Print all of the data exactly.

**SOURCE EXCERPT**
§ §
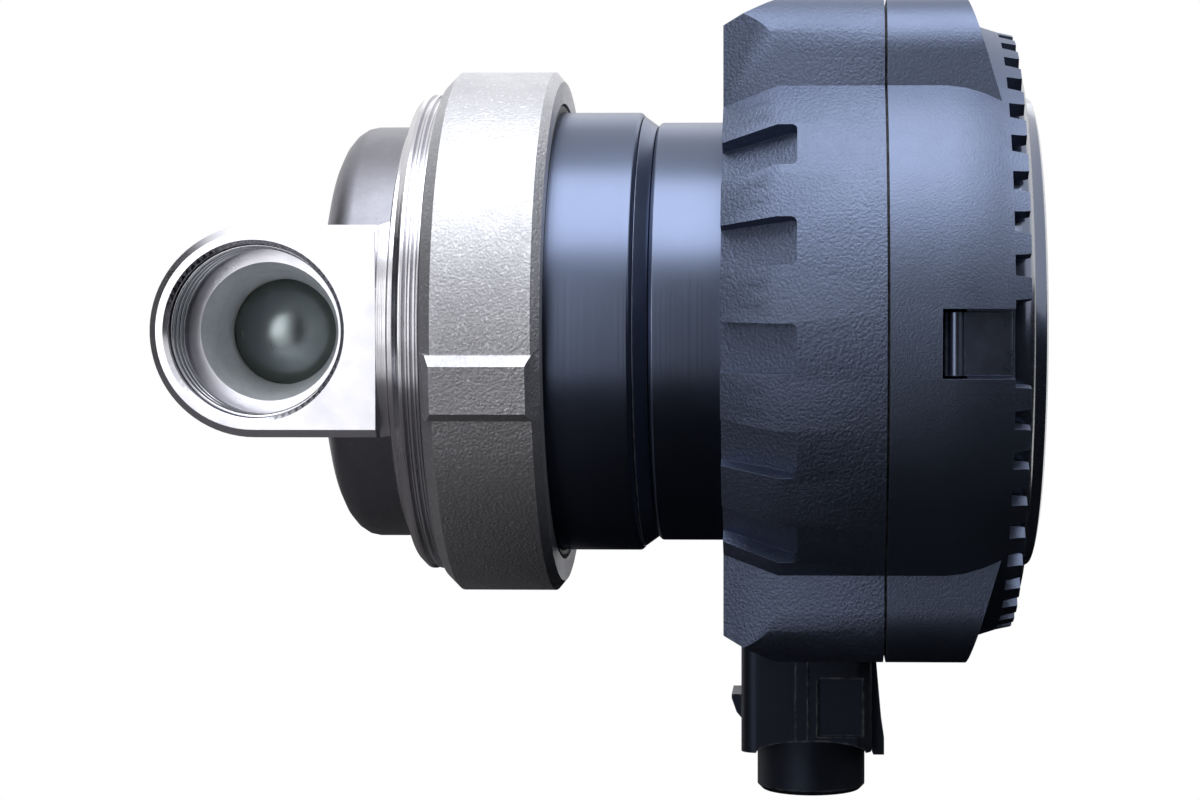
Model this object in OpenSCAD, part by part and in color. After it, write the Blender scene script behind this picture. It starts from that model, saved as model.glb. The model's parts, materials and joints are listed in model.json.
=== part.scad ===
// Motorised in-line ball valve: a cast valve body with two threaded ports, and
// a screwed-on actuator head with a two-stage planetary gear train and motor.
//
// Frame: the origin is the centre of the front port's mouth. +X runs along the
// actuator's main axis towards its rear cover, the pipe runs along Y, +Z is up.
// Every x value below is measured from the pipe's axis.

/* [Valve body] */
// Face to face length of the two ports
port_span = 52; // [46:1:70]
// Half height of the port boss, and the radius of its round end
boss_r = 12.8; // [12.2:0.1:14]
// Where the milled face of the port boss ends
boss_end_x = 14.8; // [13:0.1:16]
// Chamfer around both port faces
boss_chamfer = 0.9; // [0.4:0.1:1.5]
// Where the cup's front face starts
cup_front_x = 6.2; // [4:0.1:7]
// Outer radius of the cup
cup_r = 26.5; // [24:0.5:28]
// Height of the rounded corner at the cup's front
cup_corner_r = 6.5; // [3:0.5:8]
// Length of that corner along the main axis
cup_corner_l = 4.2; // [3:0.1:5]
// Where the ring flange starts
flange_x = 17.7; // [17.2:0.1:19]
// Thickness of the ring flange
flange_t = 2.9; // [2:0.1:4]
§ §
**SOLUTION TO THE PROBLEM**
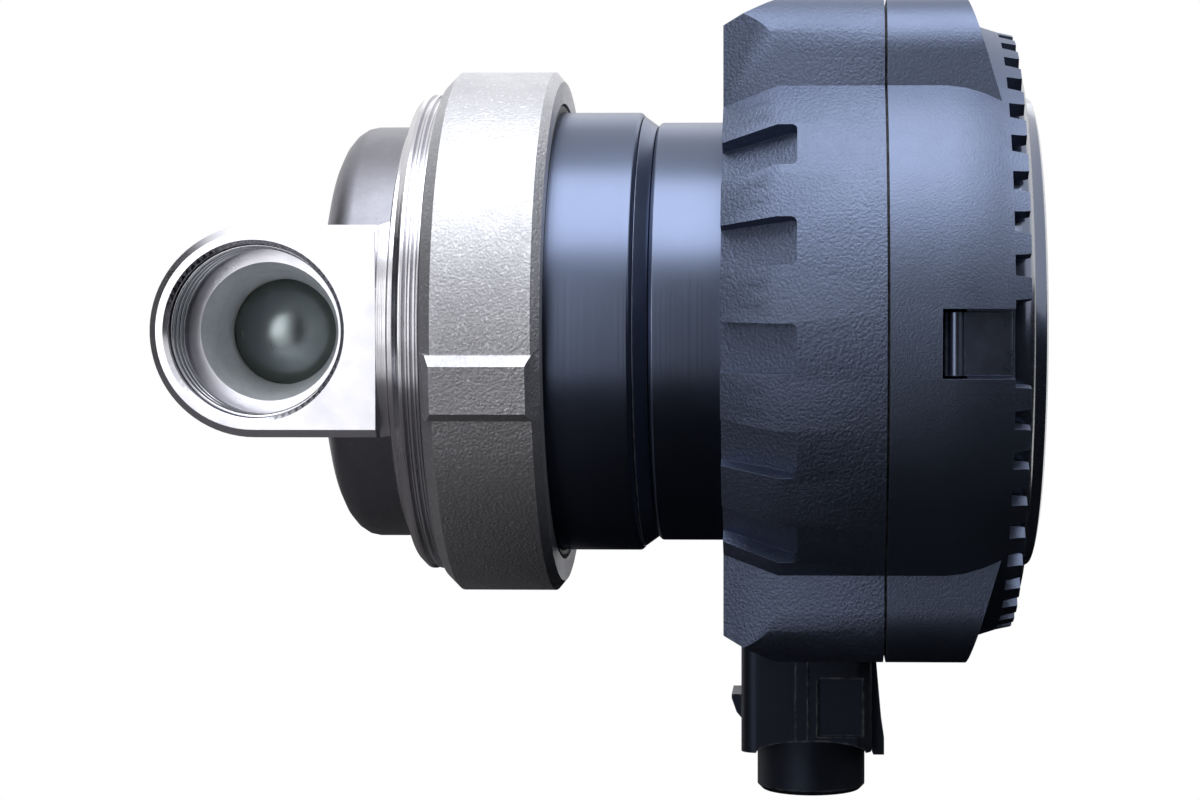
Model this object in OpenSCAD, part by part and in color. After it, write the Blender scene script behind this picture. It starts from that model, saved as model.glb. The model's parts, materials and joints are listed in model.json.
=== part.scad ===
// Motorised in-line ball valve: a cast valve body with two threaded ports, and
// a screwed-on actuator head with a two-stage planetary gear train and motor.
//
// Frame: the origin is the centre of the front port's mouth. +X runs along the
// actuator's main axis towards its rear cover, the pipe runs along Y, +Z is up.
// Every x value below is measured from the pipe's axis.

/* [Valve body] */
// Face to face length of the two ports
port_span = 52; // [46:1:70]
// Half height of the port boss, and the radius of its round end
boss_r = 12.8; // [12.2:0.1:14]
// Where the milled face of the port boss ends
boss_end_x = 14.8; // [13:0.1:16]
// Chamfer around both port faces
boss_chamfer = 0.9; // [0.4:0.1:1.5]
// Where the cup's front face starts
cup_front_x = 6.2; // [4:0.1:7]
// Outer radius of the cup
cup_r = 26.5; // [24:0.5:28]
// Height of the rounded corner at the cup's front
cup_corner_r = 6.5; // [3:0.5:8]
// Length of that corner along the main axis
cup_corner_l = 4.2; // [3:0.1:5]
// Where the ring flange starts
flange_x = 17.7; // [17.2:0.1:19]
// Thickness of the ring flange
flange_t = 2.9; // [2:0.1:4]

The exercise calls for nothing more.